La Republique du Cameroun already mired in mountains of debt is now neck-deep in a war with the self-declared country of Ambazonia with no hope of winning.

Ambazonia, formerly Southern Cameroons came into union with La Republique du Cameroun in
1961 to form what was known as Cameroon until October 1, 2017 when Southern Cameroon decided to break away as Ambazonia.

The Ambazonian people claim they did not get their independence from British colonial rule only to be recolonized by La Republique du Cameroun. Instead of engaging in dialogue to resolve the crisis, largely pent-up frustration and marginalization that have built over the years, La Republique du Cameroun resorts to scorched-earth tactics to force the people of Ambazonia under its rule. Its soldiers burn down entire villages, indiscriminately kill civilians, randomly arrest and jail locals wherever there is resistance.

Ambazonians say they crave the period when the region was self-governed and had a multiparty system with competitive free and fair elections.

During the period from 1953 to 1961, a mere 8 year span, the Ambazonian region had 3 different elected prime ministers. That is a stark contrast to Cameroon after the merger which has only had two presidents from 1961 to 2018. Paul Biya at 85 and already in power for 35 years is still running for reelection.

Ambazonians fault themselves for not having seriously considered that their smaller population which constituted just 20% of the population of Cameroon was no match to La Republique’s when demographic issues were at play.

With only 20% of the population of Cameroon, the Ambazonian region made up 60% of revenue generated from economic activities for Cameroon. Economic activity in Ambazonia has grounded to a halt as war ravages the region.

The Ambazonian region has always been a bastion for the opposition as locals decry perceived economic injustice, cultural and linguistic marginalization. The region’s minority status within a larger Cameroon severely limited its ability to address such concerns in a country ruled by an autocratic regime.

After talks broke down between the government and a consortium group representing the interests of Ambazonian lawyers and teachers, the government soon moved in to arrest the leaders of the consortium. Street protests ensued and the government responded by brutally attacking peaceful protesters with tear gas and bullets. Many protesters got arrested and some have never been heard from again. News reports of lawyers and teachers covered in blood and gruesome scenes of people lying dead in pools of blood flooded social media.

The harsh government crackdown pushed many Ambazonians to take up arms and protect their community.

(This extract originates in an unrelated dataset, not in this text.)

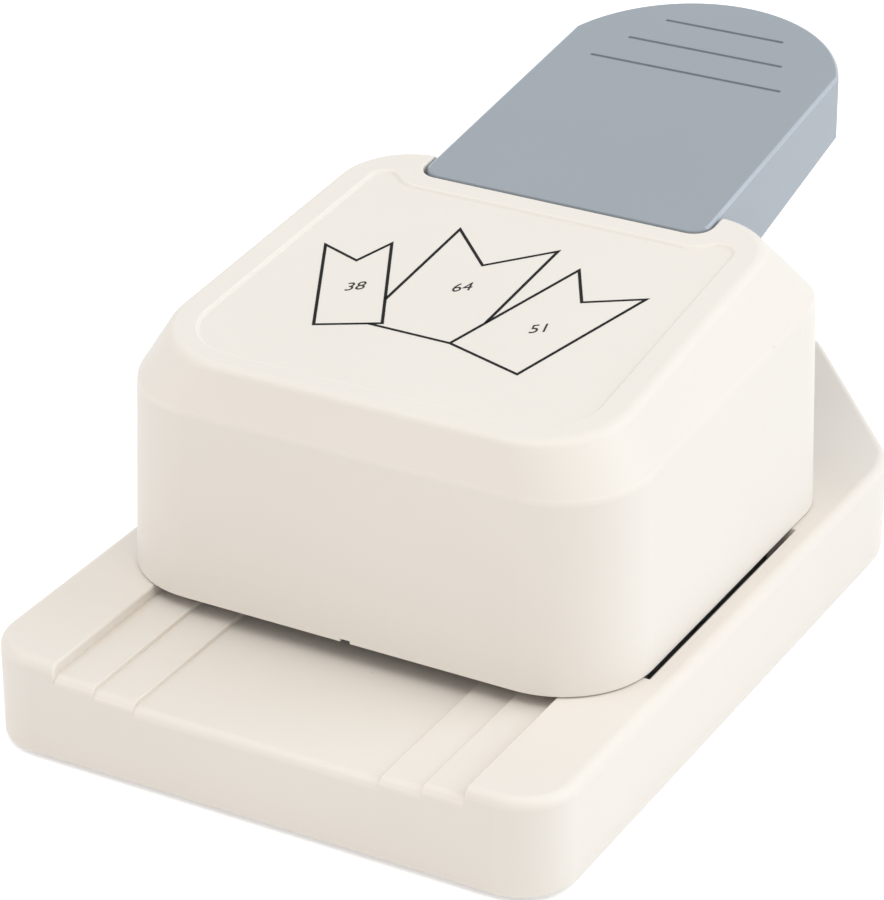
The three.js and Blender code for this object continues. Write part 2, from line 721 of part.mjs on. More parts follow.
// A post stands in the guide plate and has a groove for its retaining ring
function guidePost() {
  const low = rimLevel + CLIP_LIFT;
  const groove = ramTop + CLIP_LIFT;
  const top = groove + CLIP_THICKNESS + POST_TOP;
  const core = rodZ(POST_RADIUS - GROOVE_DEPTH, low + POST_TOP, top - POST_TOP / 2, 0, 0);
  const lower = rodZ(POST_RADIUS, low, groove - CLIP_GAP, 0, 0);
  const upper = rodZ(POST_RADIUS, groove + CLIP_THICKNESS + CLIP_GAP, top, 0, 0);
  return join([core, lower, upper]);
}

// A C-shaped retaining ring for a groove in a rod of the given radius
function retainingRing(rodRadius) {
  const inner = rodRadius - GROOVE_DEPTH + CLIP_GAP;
  const outer = rodRadius + CLIP_WIDTH;
  const ring = rodZ(outer, 0, CLIP_THICKNESS, 0, 0);
  const bore = rodZ(inner, -OVERRUN, CLIP_THICKNESS + OVERRUN, 0, 0);
  const mouthSize = { x: 2 * inner * RING_MOUTH_SHARE, y: 2 * outer, z: CLIP_THICKNESS + 2 * OVERRUN };
  const mouth = block(mouthSize, { x: 0, y: -outer, z: CLIP_THICKNESS / 2 });
  return cut(ring, [bore, mouth]);
}

class Helix extends THREE.Curve {
  constructor(radius, height, turns) {
    super();
    this.radius = radius;
    this.height = height;
    this.turns = turns;
  }

  getPoint(t, target = new THREE.Vector3()) {
    const angle = 2 * Math.PI * this.turns * t;
    return target.set(this.radius * Math.cos(angle), this.radius * Math.sin(angle), this.height * t);
  }
}

// The least clear distance between one turn of a coil and the next, measured on points of it
function leastGap(curve, turns, wire) {
  const points = curve.getPoints(Math.round(turns * GAP_POINTS_PER_TURN));
  let least = Infinity;
  points.forEach((p, i) => {
    for (let j = i + GAP_POINTS_PER_TURN / 2; j < points.length; j += 1) {
      least = Math.min(least, p.distanceTo(points[j]));
    }
  });
  return least - wire;
}

function returnSpring() {
  const low = SPRING_SEAT + SPRING_WIRE / 2;
  const height = ramUnderside - guideTop - 2 * low;
  const path = new Helix(SPRING_RADIUS, height, SPRING_TURNS);
  const section = [];
  for (let i = 0; i < WIRE_SIDES; i += 1) {
    const angle = (2 * Math.PI * i) / WIRE_SIDES;
    section.push(point((SPRING_WIRE / 2) * Math.cos(angle), (SPRING_WIRE / 2) * Math.sin(angle)));
  }
  const steps = Math.round(SPRING_TURNS * COIL_STEPS);
  const options = { steps, extrudePath: path, bevelEnabled: false };
  const coil = new THREE.ExtrudeGeometry(new THREE.Shape(section), options);
  console.log("spring gap between turns", leastGap(path, SPRING_TURNS, SPRING_WIRE).toFixed(2), "mm");
  return toSolid(coil.translate(0, 0, guideTop + low));
}

function ramPlate() {
  const shoulder = ramFront + RAM_NOSE;
  const outline = [
    point(-RAM_NOSE_HALF_WIDTH, ramFront),
    point(RAM_NOSE_HALF_WIDTH, ramFront),
    point(ramHalfWidth, shoulder),
    point(ramHalfWidth, ramRear),
    point(-ramHalfWidth, ramRear),
    point(-ramHalfWidth, shoulder),
  ];
  return cut(prismZ(outline, ramUnderside, ramTop), [
    ...pegs(postPlaces, BUSH_RADIUS + POST_FIT, ramUnderside - OVERRUN, ramTop + OVERRUN),
    ...holes(bladeScrewPlaces, SMALL_SCREW_RADIUS + SCREW_FIT, ramUnderside - OVERRUN, ramTop + OVERRUN),
  ]);
}

function guideBush() {
  const sleeve = rodZ(BUSH_RADIUS, ramUnderside, ramTop, 0, 0);
  return cut(sleeve, [rodZ(POST_RADIUS + BUSH_GAP, ramUnderside - OVERRUN, ramTop + OVERRUN, 0, 0)]);
}

// The blade's lower face is roofed, so that it cuts from both sides towards the middle
function punchBlade() {
  const blade = prismZ(bladeOutline(0), bladeTip, ramUnderside);
  const reach = bladeHalfWidth + OVERRUN;
  const roof = [
    point(-reach, bladeTip - OVERRUN),
    point(reach, bladeTip - OVERRUN),
    point(bladeHalfWidth, bladeTip),
    point(0, bladeTip + BLADE_SHEAR),
    point(-bladeHalfWidth, bladeTip),
  ];
  const bite = ramUnderside - BLADE_SCREW_BITE;
  return cut(blade, [
    prismY(roof, bladeApex - OVERRUN, bladeRear + OVERRUN),
    ...holes(bladeScrewPlaces, SMALL_SCREW_RADIUS + POST_FIT, bite, ramUnderside + OVERRUN),
  ]);
}

// Upper surface of the lever's handle at a place along Y
function leverTopAt(y) {
  return leverFrontLevel + (y - handleFront) * Math.tan(radians(LEVER_TILT_DEGREES));
}

// The handle's plan: straight front edge with rounded corners, tapering sides, round end
function handleOutline(inset) {
  const endRadius = leverRearHalf + LEVER_END_BULGE;
  const centreY = leverTip - endRadius;
  const radius = endRadius - inset;
  const side = leverRearHalf - inset;
  const start = Math.acos(side / radius);
  const end = { x: 0, y: centreY, radius, from: start, to: Math.PI - start, steps: REAR_STEPS };
  const cornerRadius = NOTCH_RADIUS - inset / 2;
  const front = { y: handleFront + inset, width: 2 * (leverFrontHalf - inset), radius: cornerRadius };
  const [right, , , left] = cornerArcs(front, front);
  return arcOutline([right, end, left]);
}

// Side view of the part inside the head: eye at the axle, waist, belly and the lower top face
function armProfile() {
  const rear = handleFront + 2 * NOTCH_RADIUS;
  return [
    point(axleY, axleLevel - EYE_RADIUS),
    point(axleY + EYE_RADIUS / 2, axleLevel - EYE_RADIUS),
    point(LEVER_WAIST_Y, waistLevel),
    point(ramRear, bellyLevel),
    point(rear, bellyLevel),
    point(rear, leverTopAt(rear) - LEVER_STEP),
    point(LEVER_WEB_FRONT, leverTopAt(LEVER_WEB_FRONT) - LEVER_STEP),
    point(axleY, axleLevel + EYE_RADIUS),
  ];
}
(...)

Sporadic fighting broke out in the Ambazonia region in late 2017 between La Republique’s forces and local entities that want complete statehood and self-governance.

The fighting is now spiralling into an out of control armed conflict with several local factions mounting road check points at positions previously held by government forces.

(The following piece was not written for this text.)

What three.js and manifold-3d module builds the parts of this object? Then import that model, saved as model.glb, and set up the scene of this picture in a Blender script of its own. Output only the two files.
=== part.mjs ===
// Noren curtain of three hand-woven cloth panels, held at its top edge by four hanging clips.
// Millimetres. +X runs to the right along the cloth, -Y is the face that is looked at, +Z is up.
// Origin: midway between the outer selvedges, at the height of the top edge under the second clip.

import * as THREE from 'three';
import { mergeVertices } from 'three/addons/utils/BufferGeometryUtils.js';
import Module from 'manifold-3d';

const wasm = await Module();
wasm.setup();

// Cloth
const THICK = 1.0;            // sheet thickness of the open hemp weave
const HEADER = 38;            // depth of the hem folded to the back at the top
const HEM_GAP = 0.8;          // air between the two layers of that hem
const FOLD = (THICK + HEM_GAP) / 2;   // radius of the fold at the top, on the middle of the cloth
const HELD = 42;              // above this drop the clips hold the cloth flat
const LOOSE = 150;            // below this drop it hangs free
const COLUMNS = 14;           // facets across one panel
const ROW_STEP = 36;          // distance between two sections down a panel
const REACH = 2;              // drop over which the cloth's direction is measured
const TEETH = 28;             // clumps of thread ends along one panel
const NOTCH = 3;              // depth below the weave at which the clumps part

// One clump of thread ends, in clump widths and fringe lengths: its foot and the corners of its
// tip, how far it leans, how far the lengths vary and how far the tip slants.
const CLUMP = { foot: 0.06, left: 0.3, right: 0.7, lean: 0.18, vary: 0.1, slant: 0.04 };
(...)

With Paul Biya having declared war on Ambazonia in an attempt to regain control of the region, there are now documented reports of horrific summary executions carried out by forces of La Republique.

Ambazonian fighters routinely force local businesses and schools to close down in show of support for their cause. Non-compliance is often met with the burning down of shops and schools and in some cases the killing of government sympathizers.

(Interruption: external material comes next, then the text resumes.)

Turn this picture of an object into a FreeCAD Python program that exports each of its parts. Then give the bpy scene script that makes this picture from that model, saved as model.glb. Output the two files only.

While Ambazonians were significantly divided into a faction that wanted a federal entity and another that wanted total separation from La Republique, it is widely known now that there is little daylight between these Ambazonian factions. The government’s brutal methods in trying to crush the uprising and stifle dissent have pushed the dissident groups much closer into clamoring for secession.

Biya finances his war by largely borrowing money from China, using natural resources as collateral – resources which are fast sliding out of his grip. It is a war Mr. Biya can not afford to lose or he risks mortgaging the entire future of the children from La Republique for generations. Mr. Biya has stubbornly failed to pay heed to advice from renowned international experts who say the war is already a lost endeavor as the government’s scorched-earth tactics have made the people of Ambazonia ever more determined to maintain their new statehood.

There are never winners in a war, just losers. The biggest losers being La Republique and foreign lenders. La Republique would have spent its cash and future in a war with no win in sight and foreign lenders left with a much smaller La Republique that has little potential to pay back.

Advanced democratic elections in Cameroon come up in October, but little to no voting is expected in the self-declared Ambazonian region as fighting there has so far prevented local politicians from venturing out to campaign. La Republique prefers to call it more advanced democracy when compared to other elections around the world because final election results are always tallied months before actual voting even starts.

Fighters for the free Ambazonia movement are largely funded by concerned Ambazonians in the diaspora, a good number of whom had worked in the Cameroonian government. They have come to the conclusion that the future for the people of Ambazonia should be decided by Ambazonians and not the government of Paul Biya or any foreign entity.